Par ailleurs des mesures de prévention du risque routier en mission ont été précisées dans un texte adopté par la CNAMTS (en 2003) qui a valeur de recommandation :
- l'évaluation du risque
- l'évitement du risque
- la réduction de l'exposition au risque, notamment en définissant les moyens de transport les plus appropriés pour chaque séquence de déplacement (avion, train, véhicule automobile) ;
- des véhicules adaptés à la fois au déplacement et à la tâche à réaliser, aménagés et équipés pour permettre l'exécution des tâches dans les meilleures conditions de sécurité et maintenus en bon état de fonctionnement (vérifications périodiques) ;
- la préparation des déplacements, notamment en limitant les déplacements, incluant des temps de repos et privilégiant les itinéraires par autoroute ;
- un protocole pour communiquer en sécurité (pour régler l'usage du téléphone portable)
- des salariés ayant acquis les compétences nécessaires pour conduire en sécurité.

Les nouveaux textes d’application prochaine : les obligations de l’entreprise en matière de prévention des risques professionnels viennent d’être drastiquement renforcées, de nouveaux textes (loi du 20 juillet 2011, décrets du 30 janvier 2012) devant entrer en vigueur au 1er juillet 2012 !

Il appartiendra à l’employeur de désigner un ou plusieurs salariés compétents pour s’occuper des activités de protection et de prévention des risques professionnels de l’entreprise. Ce ou ces salariés bénéficieront, à leur demande, d’une formation en matière de santé au travail.

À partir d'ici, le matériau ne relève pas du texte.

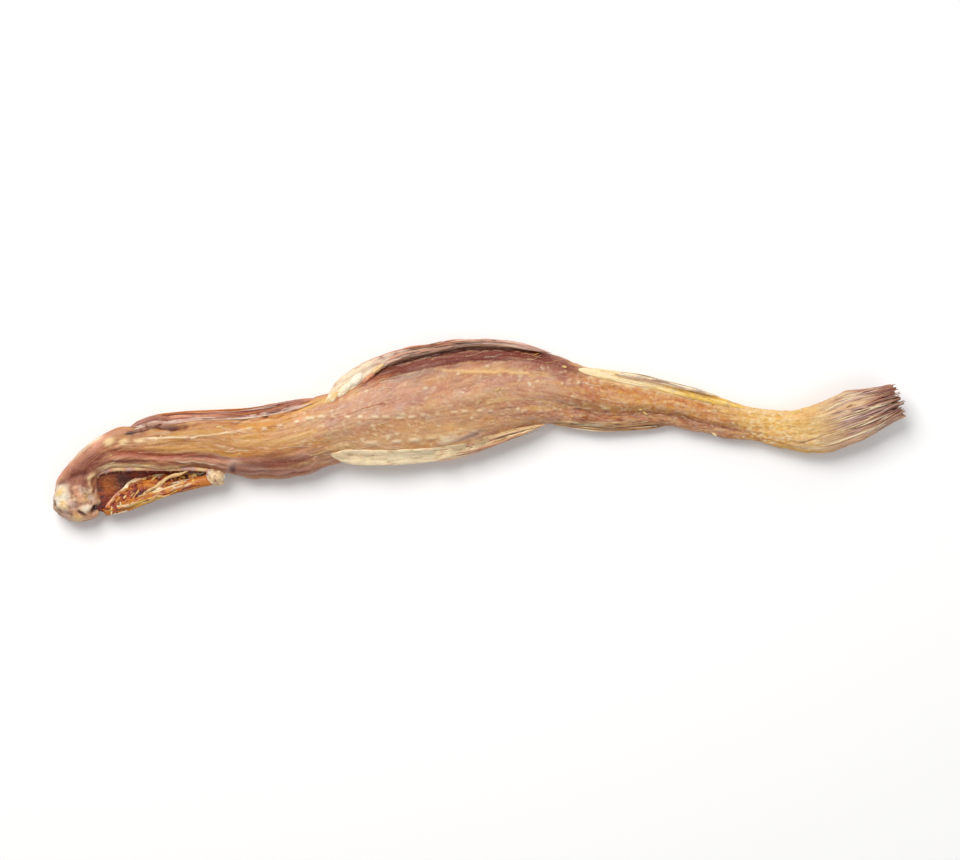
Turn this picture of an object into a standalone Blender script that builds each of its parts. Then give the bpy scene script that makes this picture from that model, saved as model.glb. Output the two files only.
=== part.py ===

A défaut, si les compétences dans l’entreprise ne permettent pas d’organiser ces activités, l’employeur pourra faire appel, après avis du CHSCT ou, en son absence, des délégués du personnel, aux intervenants en prévention des risques professionnels (IPRP) appartenant au service de santé au travail interentreprises, aux services de prévention des caisses de sécurité sociale avec l’appui de l’Institut national de recherche et de sécurité (INRS), à l’organisme professionnel de prévention du bâtiment et des travaux publics (OPPBTP) et à l’Agence nationale pour l’amélioration des conditions de travail (Anact) et son réseau.